### Exercise brief
Locate every line in the material below that has the word "objects". Copy each of those lines.

3D code data:
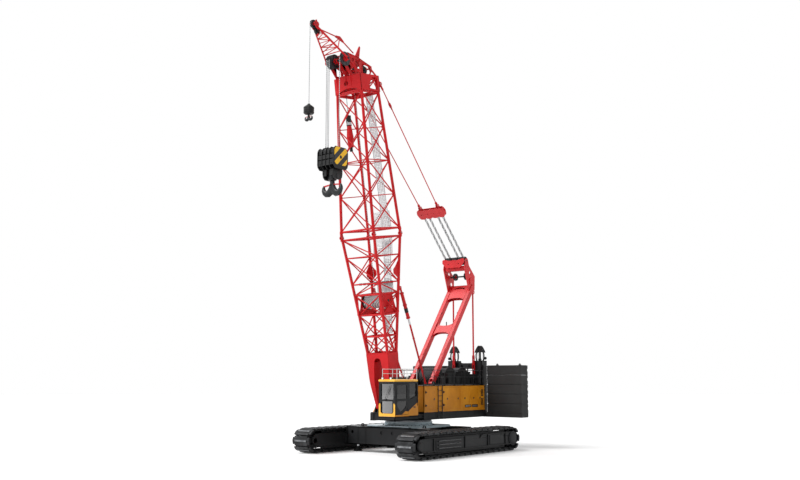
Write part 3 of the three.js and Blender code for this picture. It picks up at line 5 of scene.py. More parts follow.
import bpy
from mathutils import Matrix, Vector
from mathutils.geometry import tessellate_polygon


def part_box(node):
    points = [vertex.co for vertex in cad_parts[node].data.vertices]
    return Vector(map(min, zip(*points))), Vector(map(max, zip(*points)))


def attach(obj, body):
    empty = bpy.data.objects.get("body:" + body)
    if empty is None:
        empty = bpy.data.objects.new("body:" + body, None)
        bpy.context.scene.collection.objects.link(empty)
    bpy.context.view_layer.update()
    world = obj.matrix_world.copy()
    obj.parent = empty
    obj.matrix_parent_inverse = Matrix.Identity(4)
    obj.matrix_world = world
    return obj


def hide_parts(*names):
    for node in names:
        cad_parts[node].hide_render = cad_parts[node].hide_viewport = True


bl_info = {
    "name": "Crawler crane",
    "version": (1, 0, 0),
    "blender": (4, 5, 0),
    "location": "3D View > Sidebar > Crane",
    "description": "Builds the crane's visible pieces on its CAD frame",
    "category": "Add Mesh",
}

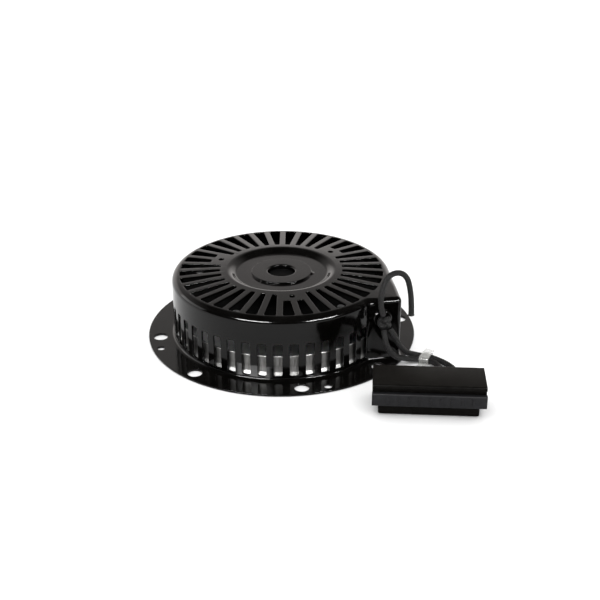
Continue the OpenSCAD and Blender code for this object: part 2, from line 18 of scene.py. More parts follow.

### Full solution
    empty = bpy.data.objects.get("body:" + body)
        empty = bpy.data.objects.new("body:" + body, None)
        bpy.context.scene.collection.objects.link(empty)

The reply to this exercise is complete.